- **Exercise description**
What follows is a listing; give it again exactly, in its entirety.

= = =

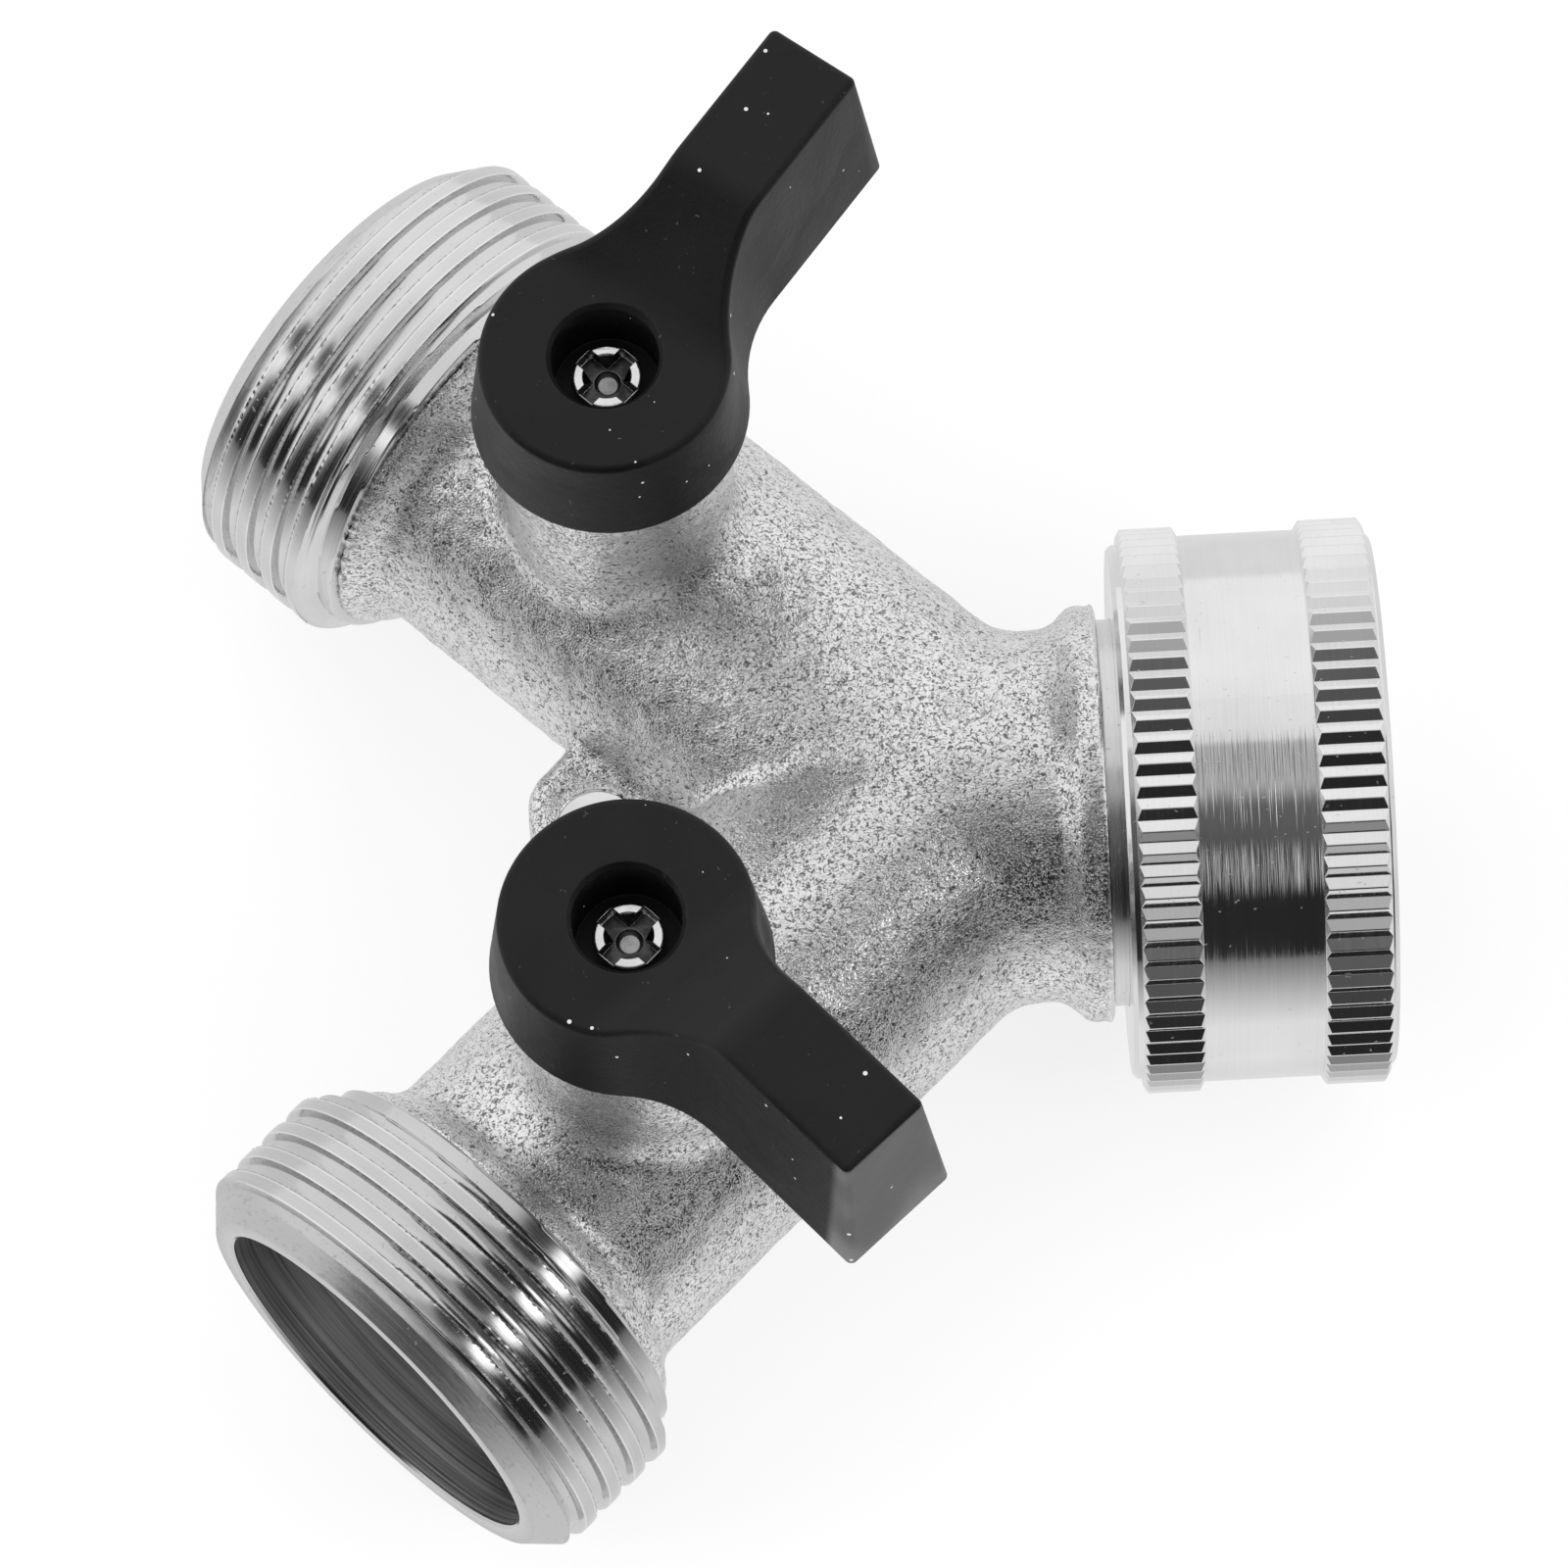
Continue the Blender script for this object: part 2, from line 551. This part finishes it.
def casting_skin():
    """The sand-cast part of the body as one closed skin: the body's own solid, resampled,
    softened where it is as cast, kept crisp where it is machined, and given the uneven surface
    of a casting."""
    field = body_distance()
    axes = [np.arange(n, dtype=np.float32) * np.float32(VOXEL) + np.float32(low)
            for n, low in zip(field.shape, FIELD_LOW)]
    x, y, z = np.meshgrid(*axes, indexing="ij")
    keep = machined_share(x, y, z)
    soft = field
    for axis in range(3):
        soft = blur(soft, CAST_SOFTENING / VOXEL, axis)
    field = field * keep + soft * (1 - keep)
    for outlet in ARM:
        along, _ = outlet_coordinates(outlet, x, y)
        field = np.maximum(field, along - np.float32(SHOULDER_CUT / MM))
    points, quads, normals = surface_of(field)
    as_cast = sample(1.0 - keep, points)
    points = points * VOXEL + FIELD_LOW
    lift = np.array([
        sum(height * noise.noise(Vector(p) * frequency + Vector(shift))
            for height, frequency, shift in UNEVENNESS)
        for p in points])
    points = points + normals * (lift * as_cast)[:, None]
    mesh = bpy.data.meshes.new("casting_skin")
    mesh.from_pydata((points * MM).tolist(), [], quads.tolist())
    mesh.update()
    add_point_values(mesh, "machined", 1.0 - as_cast)
    bm = bmesh.new()
    bm.from_mesh(mesh)
    bmesh.ops.remove_doubles(bm, verts=bm.verts, dist=1e-6)
    bmesh.ops.recalc_face_normals(bm, faces=bm.faces)
    drop_small_shells(bm)
    bm.to_mesh(mesh)
    bm.free()
    mesh.shade_smooth()
    return mesh


# ------------------------------------------------------------------ threaded outlet ends, in mm
# "along" is measured on the outlet's axis from the junction
PITCH = 1.814
CREST_RADIUS = 13.22
THREAD_START = 33.95
OUTLET_END = 43.4
OUTLET_LOW = SHOULDER_CUT / MM - 0.01
LAND = 0.84
THREAD_DEPTH = 0.60
FLANK_LEAN = math.radians(10.0)
HALF_GROOVE = (PITCH - LAND) / 2
NECK_RADIUS = 11.95  # the plain neck before the thread
NECK_END, NECK_RISE = 34.5, 0.6
LOW_RADIUS, LOW_START = 11.80, 33.58
LIP_RADIUS = 11.62
AROUND = 420
TORN_SIDE = {"a": -1.0, "b": 1.0}  # the side of the groove whose corner is torn
SEED = {"a": 31, "b": 47}
# distances of the mesh rows from the middle of a groove, up to the middle of the land
ROW_STEPS = [0.0, 0.09, 0.18, 0.27, 0.32, 0.355, 0.38, 0.40, 0.42, 0.44, 0.46, 0.475, 0.485,
             0.495, 0.51, 0.54, 0.58, 0.66, 0.78]
# the lip, the bore and its floor, between the two ends of the thread: along, radius, inside
BORE_OUTLINE = [
    (OUTLET_END, 10.58, 0), (OUTLET_END - 0.15, 10.43, 0), (OUTLET_END - 0.3, 10.43, 1),
    (36.06, 10.43, 1), (36.0, 10.37, 1), (36.0, 8.0, 1), (OUTLET_LOW, 8.0, 1),
]
ANGLES = np.arange(AROUND + 1) * 2 * math.pi / AROUND


def soft_min(a, b, width):
    share = np.clip(0.5 + 0.5 * (b - a) / width, 0, 1)
    return b * (1 - share) + a * share - width * share * (1 - share)


def lead(angle):
    """How far the helix runs along the axis in this angle."""
    return PITCH * angle / (2 * math.pi)


def from_groove(angle, along):
    """Distance along the axis from the middle of the nearest groove."""
    shift = (along - THREAD_START - lead(angle)) / PITCH
    return (shift - np.round(shift)) * PITCH


def bump_at(distance, centre, width):
    return np.exp(-((distance - centre) / width) ** 2)


def around_axis(angle, along, radius):
    return np.stack([along, radius * np.sin(angle), -radius * np.cos(angle)], 1)


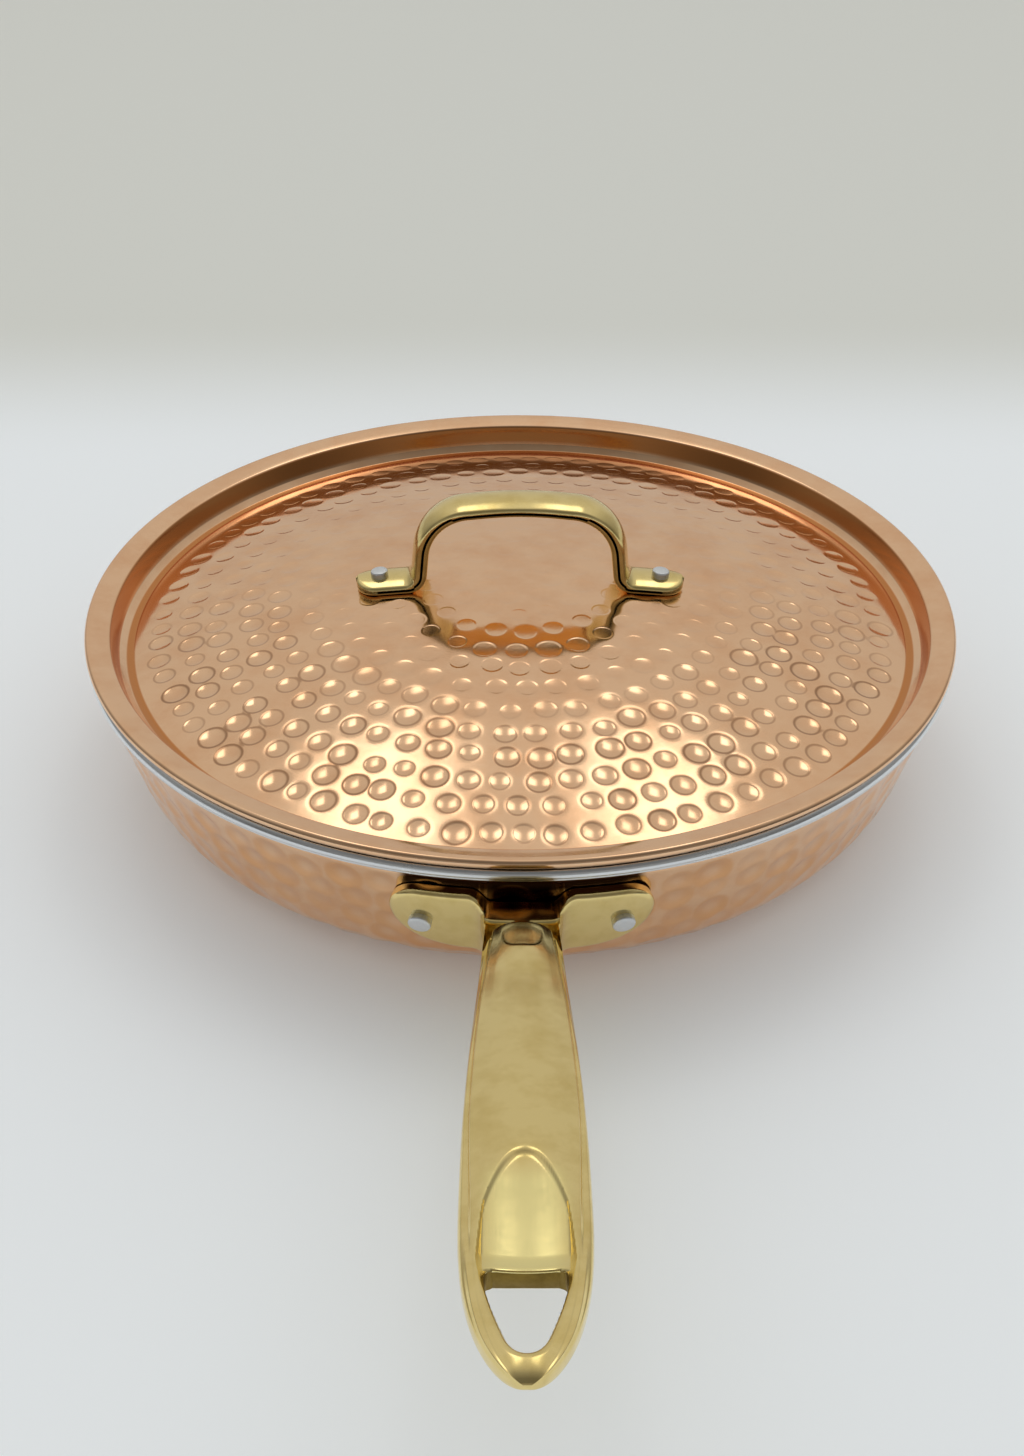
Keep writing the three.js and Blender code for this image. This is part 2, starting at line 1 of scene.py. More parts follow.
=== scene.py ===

= = =

- **Output below**
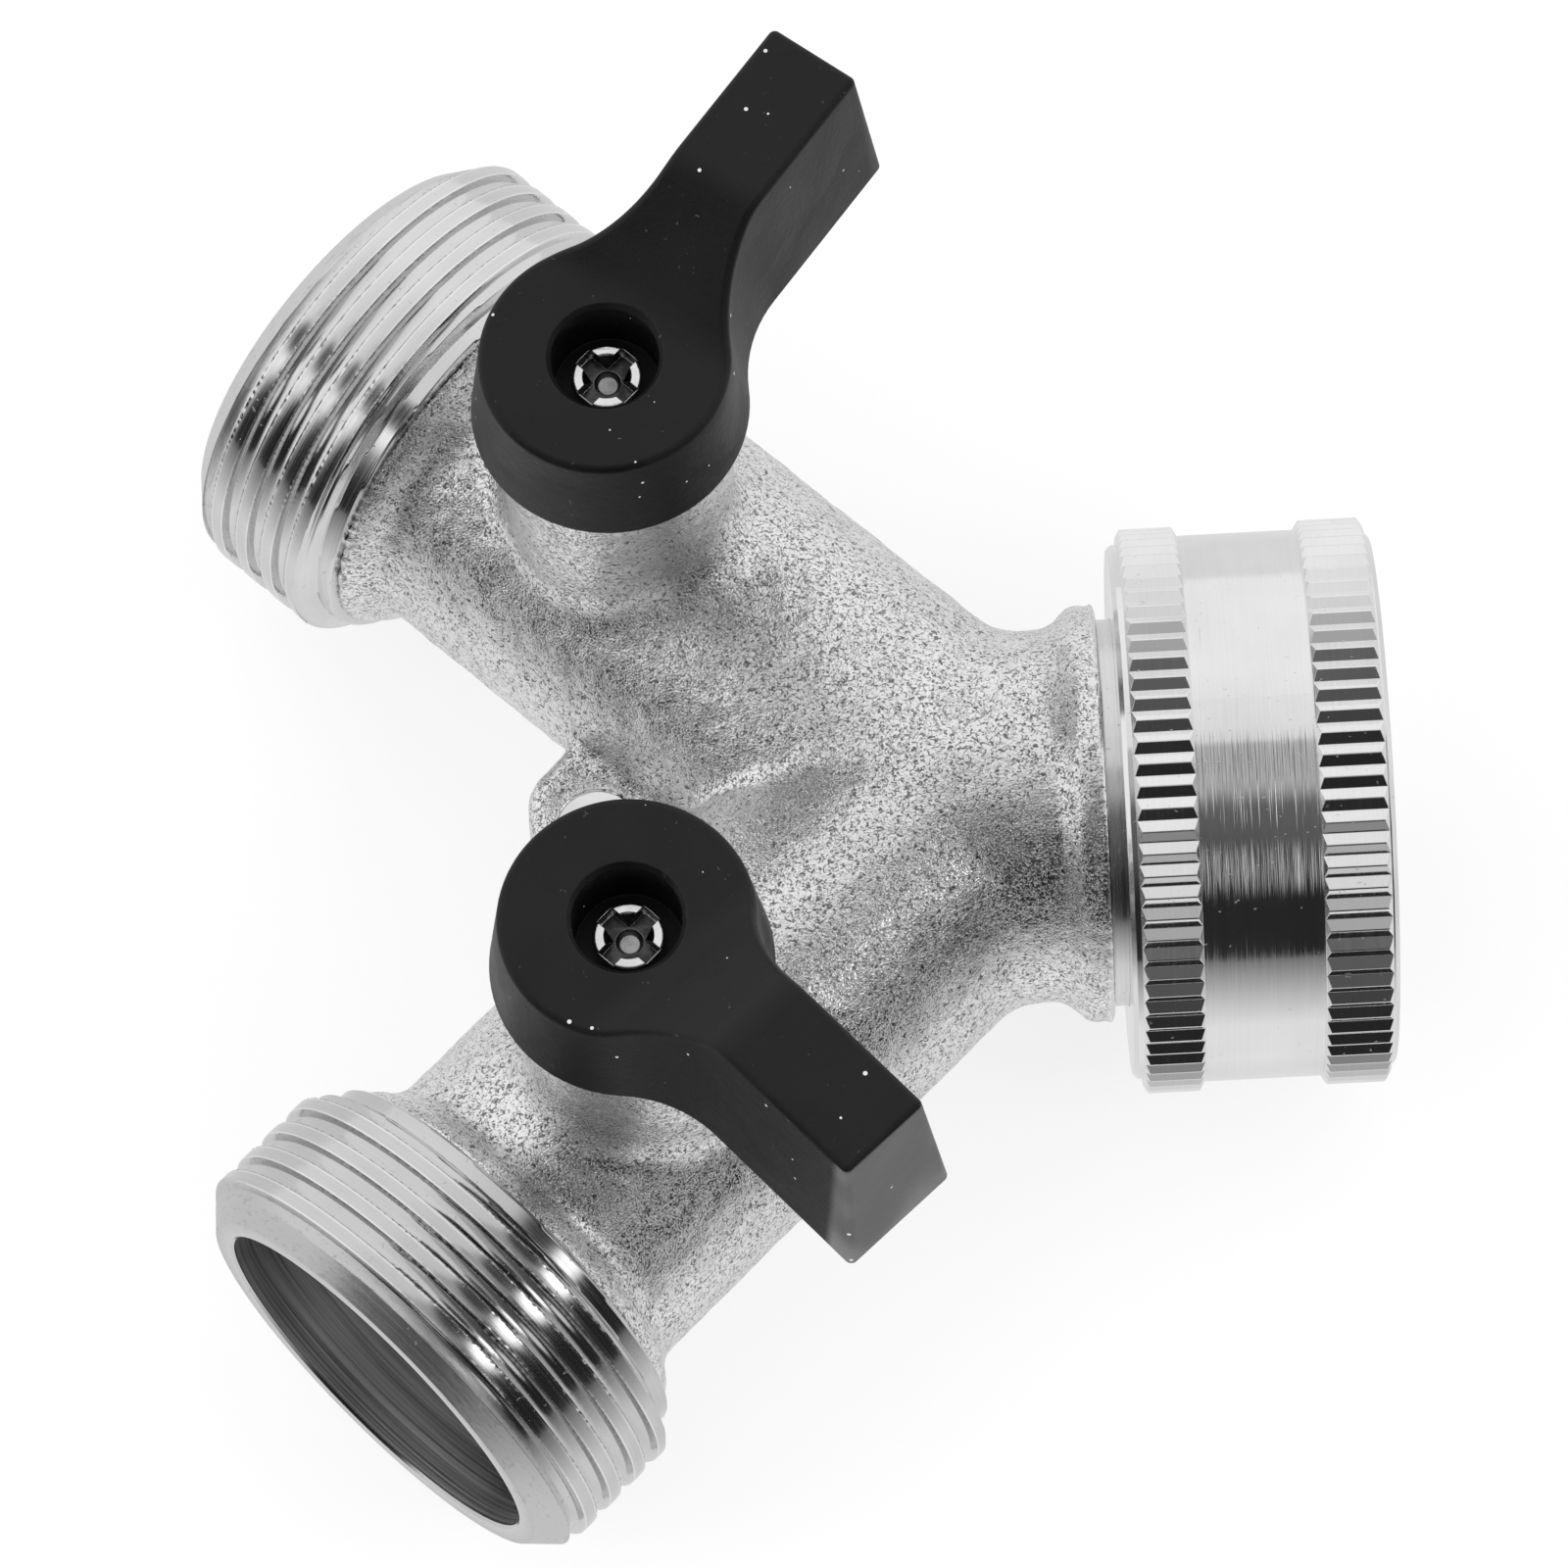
Continue the Blender script for this object: part 2, from line 551. This part finishes it.
def casting_skin():
    """The sand-cast part of the body as one closed skin: the body's own solid, resampled,
    softened where it is as cast, kept crisp where it is machined, and given the uneven surface
    of a casting."""
    field = body_distance()
    axes = [np.arange(n, dtype=np.float32) * np.float32(VOXEL) + np.float32(low)
            for n, low in zip(field.shape, FIELD_LOW)]
    x, y, z = np.meshgrid(*axes, indexing="ij")
    keep = machined_share(x, y, z)
    soft = field
    for axis in range(3):
        soft = blur(soft, CAST_SOFTENING / VOXEL, axis)
    field = field * keep + soft * (1 - keep)
    for outlet in ARM:
        along, _ = outlet_coordinates(outlet, x, y)
        field = np.maximum(field, along - np.float32(SHOULDER_CUT / MM))
    points, quads, normals = surface_of(field)
    as_cast = sample(1.0 - keep, points)
    points = points * VOXEL + FIELD_LOW
    lift = np.array([
        sum(height * noise.noise(Vector(p) * frequency + Vector(shift))
            for height, frequency, shift in UNEVENNESS)
        for p in points])
    points = points + normals * (lift * as_cast)[:, None]
    mesh = bpy.data.meshes.new("casting_skin")
    mesh.from_pydata((points * MM).tolist(), [], quads.tolist())
    mesh.update()
    add_point_values(mesh, "machined", 1.0 - as_cast)
    bm = bmesh.new()
    bm.from_mesh(mesh)
    bmesh.ops.remove_doubles(bm, verts=bm.verts, dist=1e-6)
    bmesh.ops.recalc_face_normals(bm, faces=bm.faces)
    drop_small_shells(bm)
    bm.to_mesh(mesh)
    bm.free()
    mesh.shade_smooth()
    return mesh


# ------------------------------------------------------------------ threaded outlet ends, in mm
# "along" is measured on the outlet's axis from the junction
PITCH = 1.814
CREST_RADIUS = 13.22
THREAD_START = 33.95
OUTLET_END = 43.4
OUTLET_LOW = SHOULDER_CUT / MM - 0.01
LAND = 0.84
THREAD_DEPTH = 0.60
FLANK_LEAN = math.radians(10.0)
HALF_GROOVE = (PITCH - LAND) / 2
NECK_RADIUS = 11.95  # the plain neck before the thread
NECK_END, NECK_RISE = 34.5, 0.6
LOW_RADIUS, LOW_START = 11.80, 33.58
LIP_RADIUS = 11.62
AROUND = 420
TORN_SIDE = {"a": -1.0, "b": 1.0}  # the side of the groove whose corner is torn
SEED = {"a": 31, "b": 47}
# distances of the mesh rows from the middle of a groove, up to the middle of the land
ROW_STEPS = [0.0, 0.09, 0.18, 0.27, 0.32, 0.355, 0.38, 0.40, 0.42, 0.44, 0.46, 0.475, 0.485,
             0.495, 0.51, 0.54, 0.58, 0.66, 0.78]
# the lip, the bore and its floor, between the two ends of the thread: along, radius, inside
BORE_OUTLINE = [
    (OUTLET_END, 10.58, 0), (OUTLET_END - 0.15, 10.43, 0), (OUTLET_END - 0.3, 10.43, 1),
    (36.06, 10.43, 1), (36.0, 10.37, 1), (36.0, 8.0, 1), (OUTLET_LOW, 8.0, 1),
]
ANGLES = np.arange(AROUND + 1) * 2 * math.pi / AROUND


def soft_min(a, b, width):
    share = np.clip(0.5 + 0.5 * (b - a) / width, 0, 1)
    return b * (1 - share) + a * share - width * share * (1 - share)


def lead(angle):
    """How far the helix runs along the axis in this angle."""
    return PITCH * angle / (2 * math.pi)


def from_groove(angle, along):
    """Distance along the axis from the middle of the nearest groove."""
    shift = (along - THREAD_START - lead(angle)) / PITCH
    return (shift - np.round(shift)) * PITCH


def bump_at(distance, centre, width):
    return np.exp(-((distance - centre) / width) ** 2)


def around_axis(angle, along, radius):
    return np.stack([along, radius * np.sin(angle), -radius * np.cos(angle)], 1)


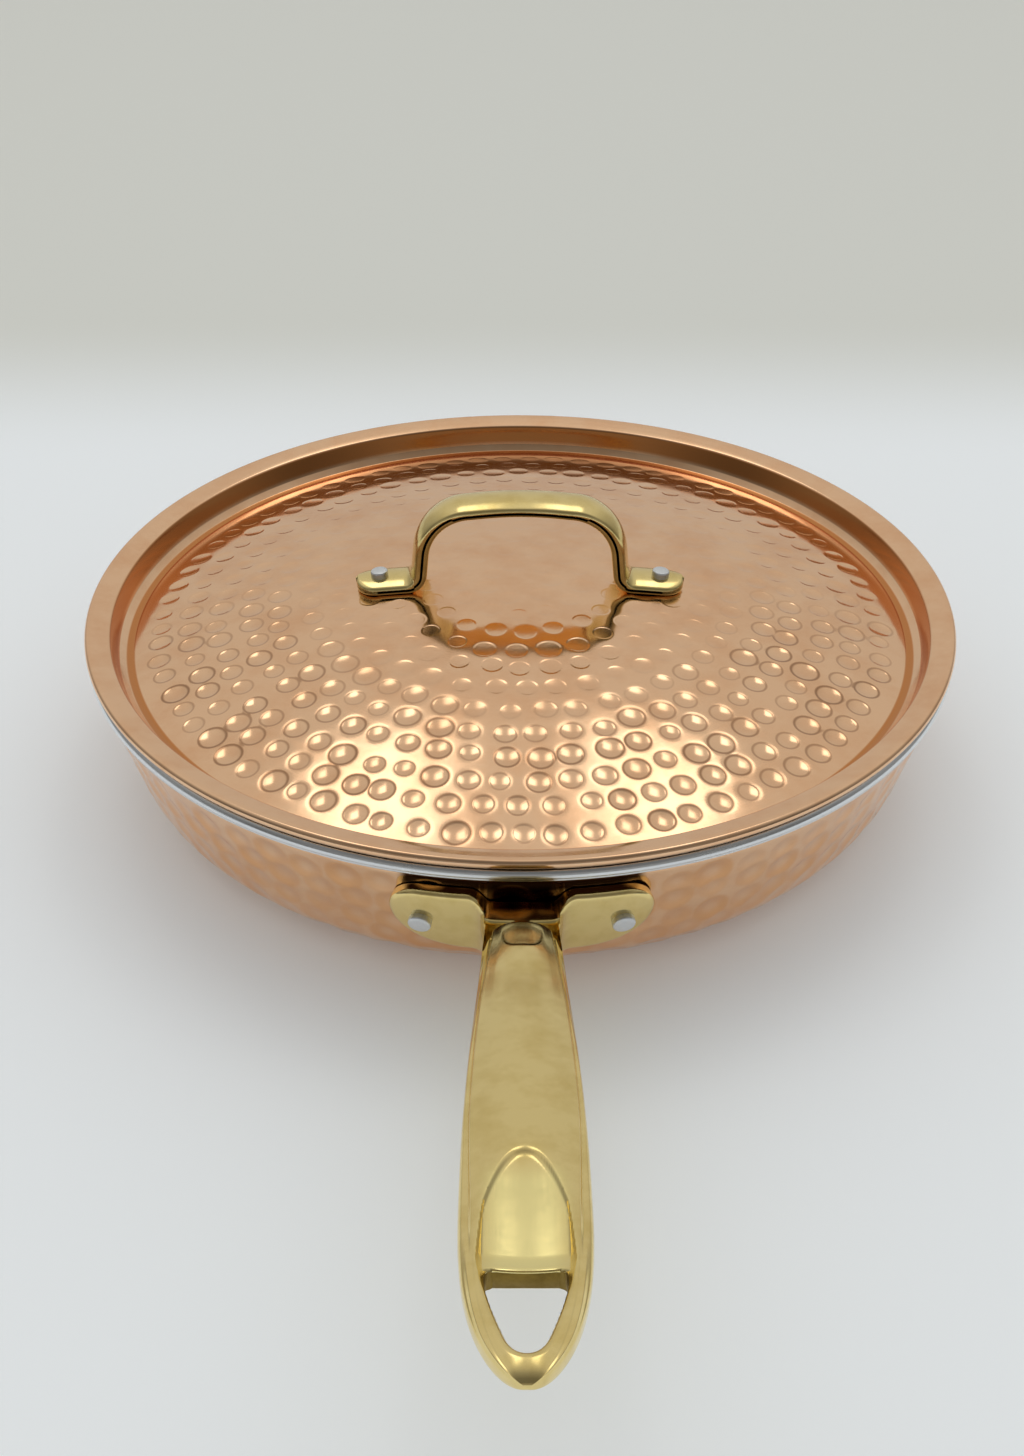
Keep writing the three.js and Blender code for this image. This is part 2, starting at line 1 of scene.py. More parts follow.
=== scene.py ===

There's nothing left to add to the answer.